I’ve long since rejected “sincerely,” “very truly yours” and other standard closings as having been rendered meaningless by custom, like buzz words. Once I noticed someone using “best regards” or simply “regards,” and I kind of liked that for a while -- it was new to me, even though I now realize it’s an old standard too, every bit as much as “sincerely.” So now I’ve come to see “regards” as too much of a stock phrase and too impersonal. If I want to be impersonal, I can continue to just close with my name.
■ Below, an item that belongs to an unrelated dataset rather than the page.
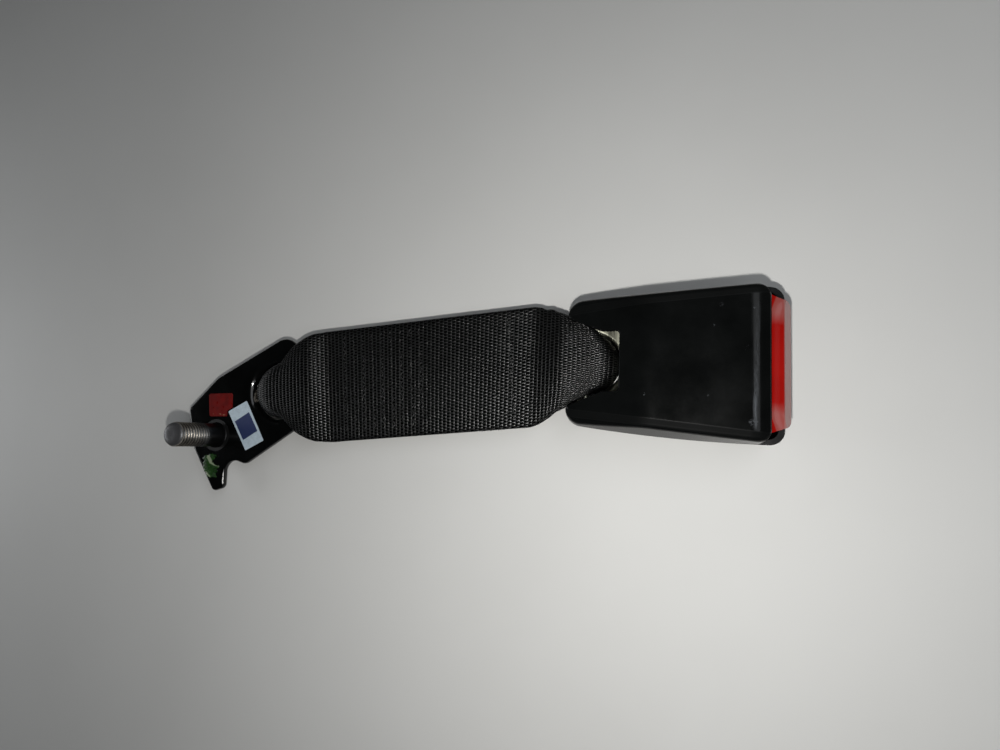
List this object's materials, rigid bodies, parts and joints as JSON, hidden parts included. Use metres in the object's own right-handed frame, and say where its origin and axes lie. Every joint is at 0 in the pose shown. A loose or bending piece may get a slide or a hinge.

Some people close with “peace,” some “hugs,” the latter having become increasingly common so that I have gone from finding it rather sweet to more ordinary. To me, at least. I have a Navajo friend who closes with “Hozho,” a wonderful word full of meanings too complex to easily translate into English. But I wouldn’t feel at all comfortable co-opting an expression from another culture.
I think part of my problem with most closings is that they are one-size-fits-all, so no matter what it is, when people say it to everyone they correspond with, it becomes impersonal, generic. Wouldn’t it be much more personal if we actually selected a closing that was tailored to the particular person we were corresponding with and the nature of our relationship with that person?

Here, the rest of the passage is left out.